Structured object records
________

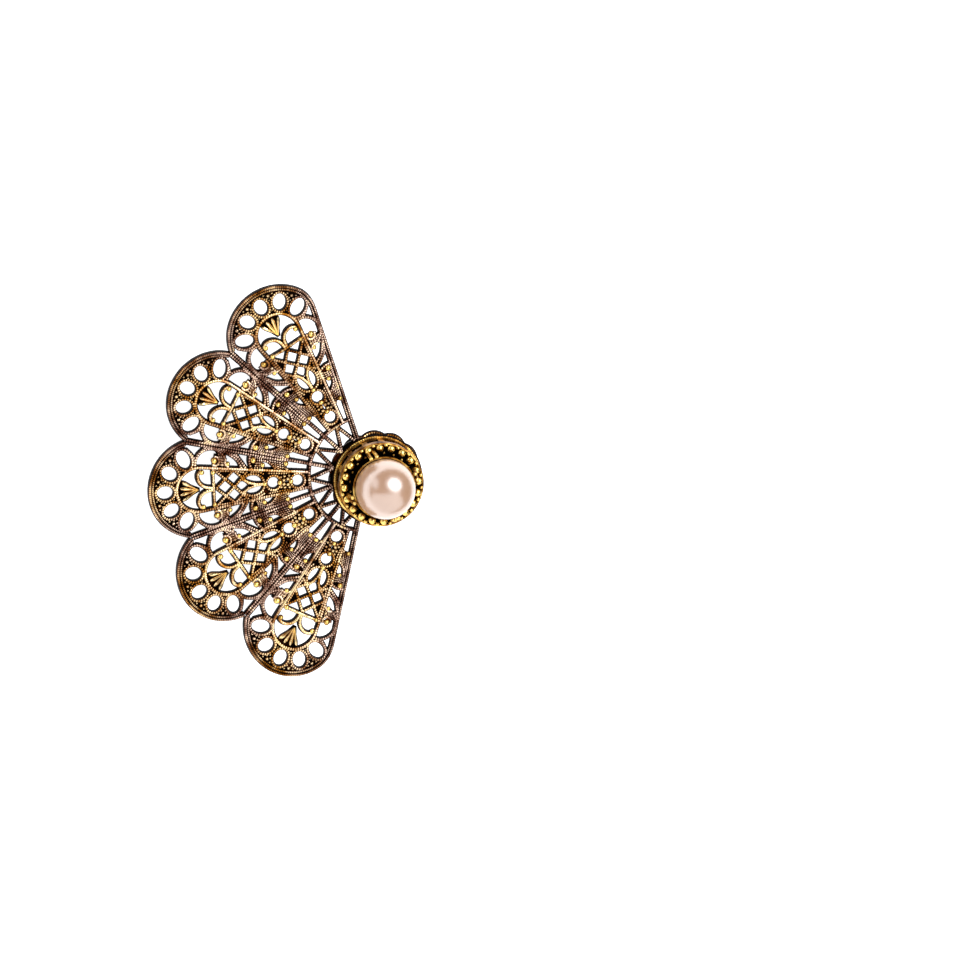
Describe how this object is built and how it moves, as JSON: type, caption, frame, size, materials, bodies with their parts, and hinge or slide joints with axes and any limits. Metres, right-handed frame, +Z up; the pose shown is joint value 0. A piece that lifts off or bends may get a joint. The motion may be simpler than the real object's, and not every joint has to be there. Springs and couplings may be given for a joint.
{
  "type": "fan earring",
  "caption": "Post earring: a pierced, fluted metal fan with scalloped lobes, and a large pearl held in a beaded gallery crown at its hub, resting face up.",
  "frame": {"origin": "centre of the bounding box, on the surface the earring rests on", "axes": "+Z up from the surface, +Y across the fan, -X from the pearl towards the tip of the middle lobe"},
  "size_m": [0.0452, 0.0668, 0.024],
  "materials": {
    "antique_brass": "antiqued, with dark recesses and worn highlights",
    "bright_brass": "polished, lightly antiqued",
    "pearl": "pearl lustre, pinkish champagne"
  },
  "bodies": {
    "root": {"filigree_fan": "antique_brass", "back_rosette": "antique_brass", "gallery_crown": "bright_brass", "pearl_cup": "bright_brass", "pearl": "pearl", "ear_post": "bright_brass"}
  },
  "joints": []
}
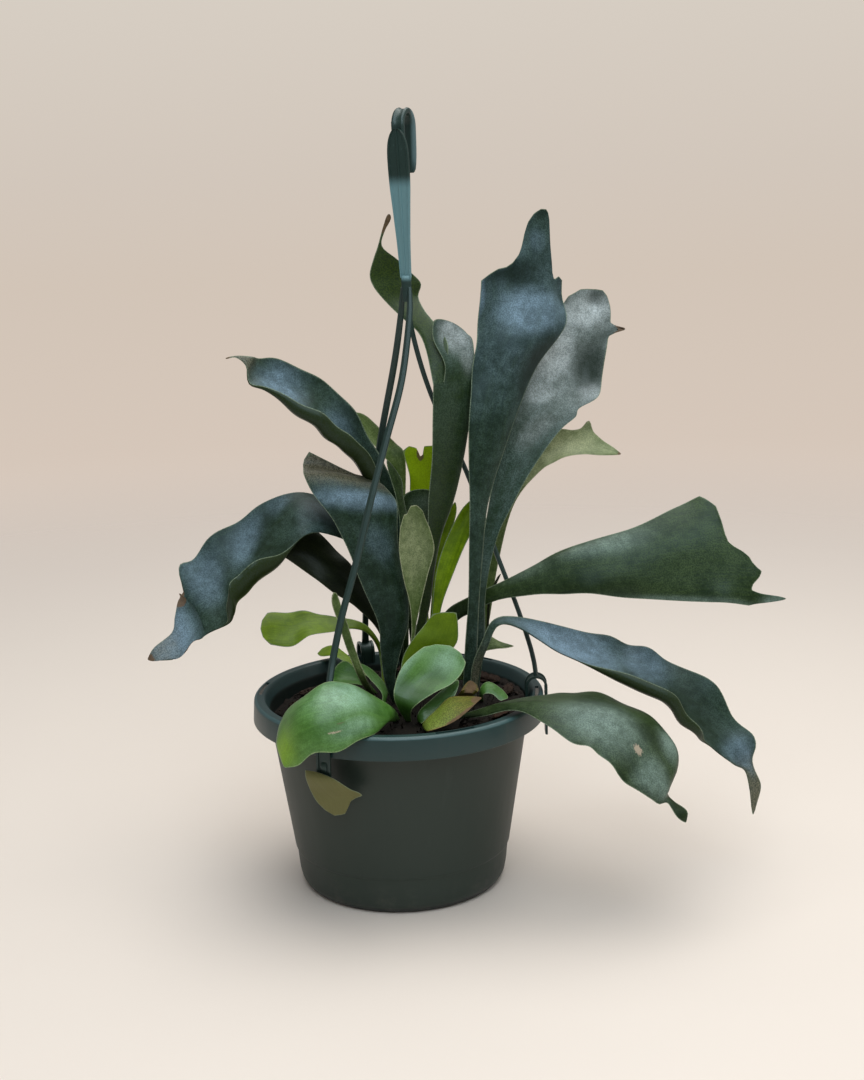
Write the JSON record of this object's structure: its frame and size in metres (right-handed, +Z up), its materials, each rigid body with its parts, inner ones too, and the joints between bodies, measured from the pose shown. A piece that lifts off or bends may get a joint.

________

WHAT IS NEEDED —
Send back all of the entries exactly, with nothing missing.

OUTPUT FOR THIS EXERCISE —
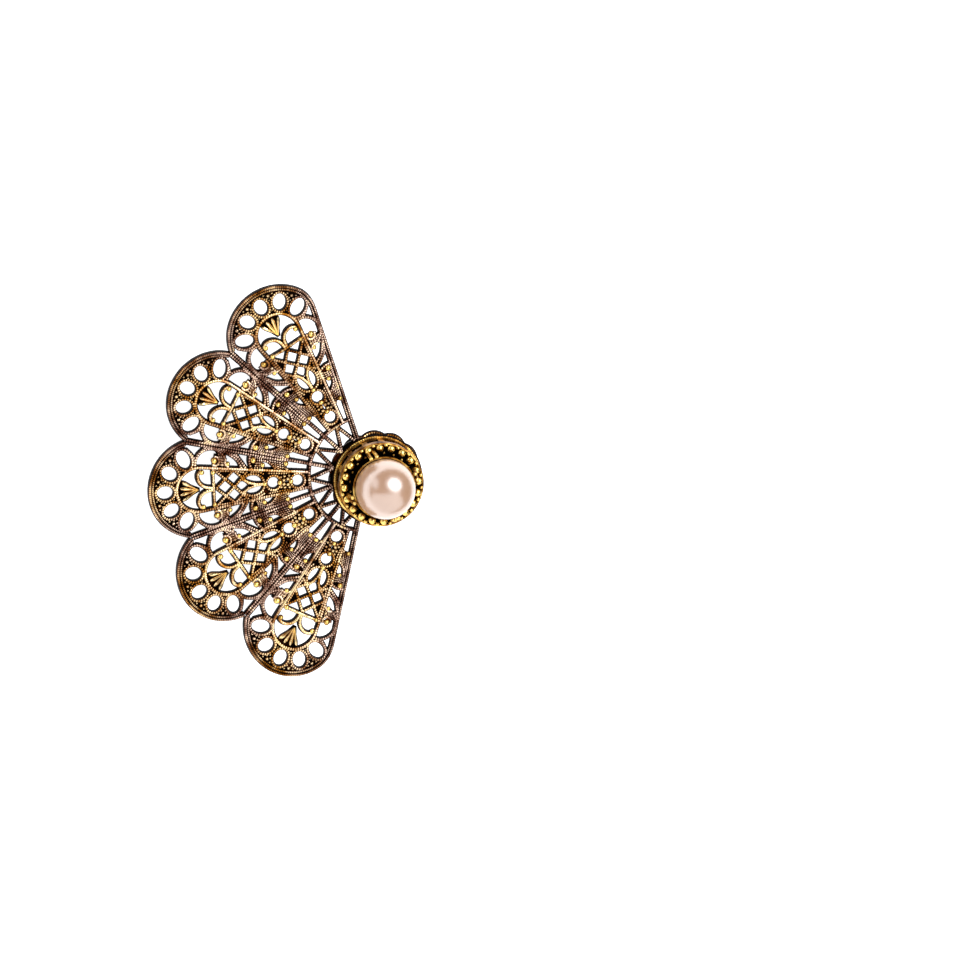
Describe how this object is built and how it moves, as JSON: type, caption, frame, size, materials, bodies with their parts, and hinge or slide joints with axes and any limits. Metres, right-handed frame, +Z up; the pose shown is joint value 0. A piece that lifts off or bends may get a joint. The motion may be simpler than the real object's, and not every joint has to be there. Springs and couplings may be given for a joint.
{
  "type": "fan earring",
  "caption": "Post earring: a pierced, fluted metal fan with scalloped lobes, and a large pearl held in a beaded gallery crown at its hub, resting face up.",
  "frame": {"origin": "centre of the bounding box, on the surface the earring rests on", "axes": "+Z up from the surface, +Y across the fan, -X from the pearl towards the tip of the middle lobe"},
  "size_m": [0.0452, 0.0668, 0.024],
  "materials": {
    "antique_brass": "antiqued, with dark recesses and worn highlights",
    "bright_brass": "polished, lightly antiqued",
    "pearl": "pearl lustre, pinkish champagne"
  },
  "bodies": {
    "root": {"filigree_fan": "antique_brass", "back_rosette": "antique_brass", "gallery_crown": "bright_brass", "pearl_cup": "bright_brass", "pearl": "pearl", "ear_post": "bright_brass"}
  },
  "joints": []
}
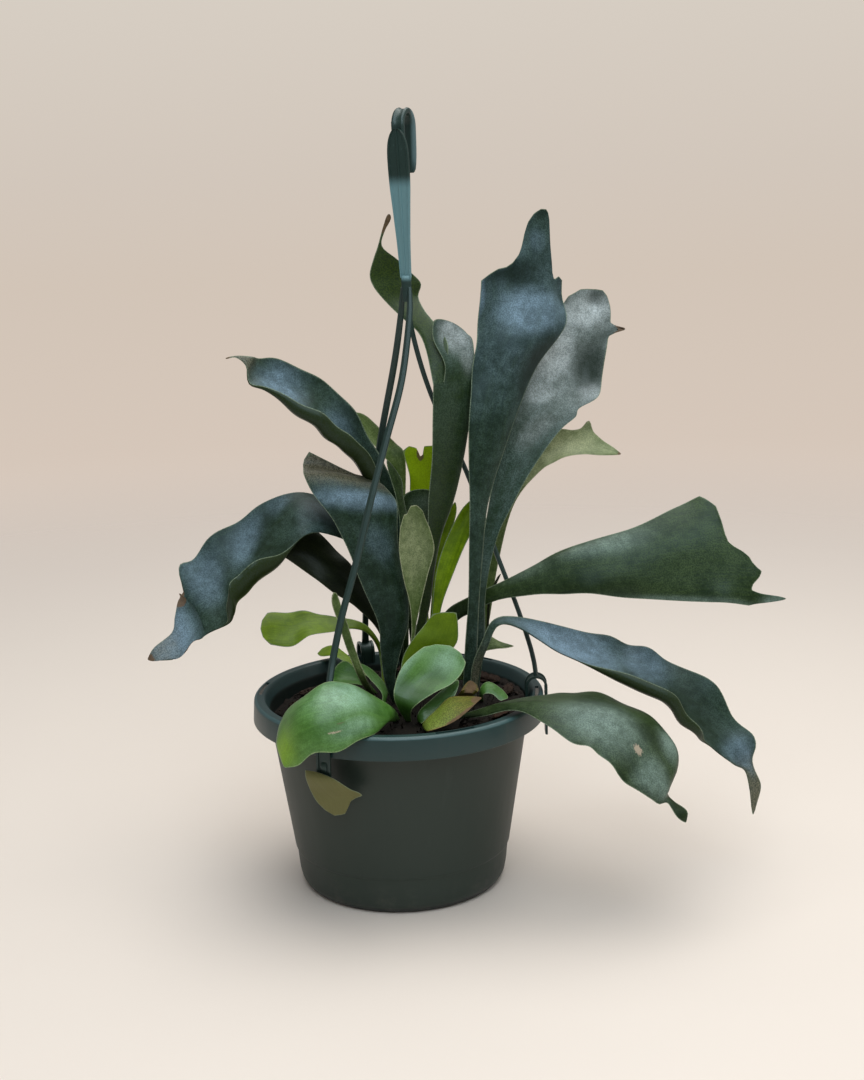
Write the JSON record of this object's structure: its frame and size in metres (right-handed, +Z up), its materials, each rigid body with its parts, inner ones too, and the joints between bodies, measured from the pose shown. A piece that lifts off or bends may get a joint.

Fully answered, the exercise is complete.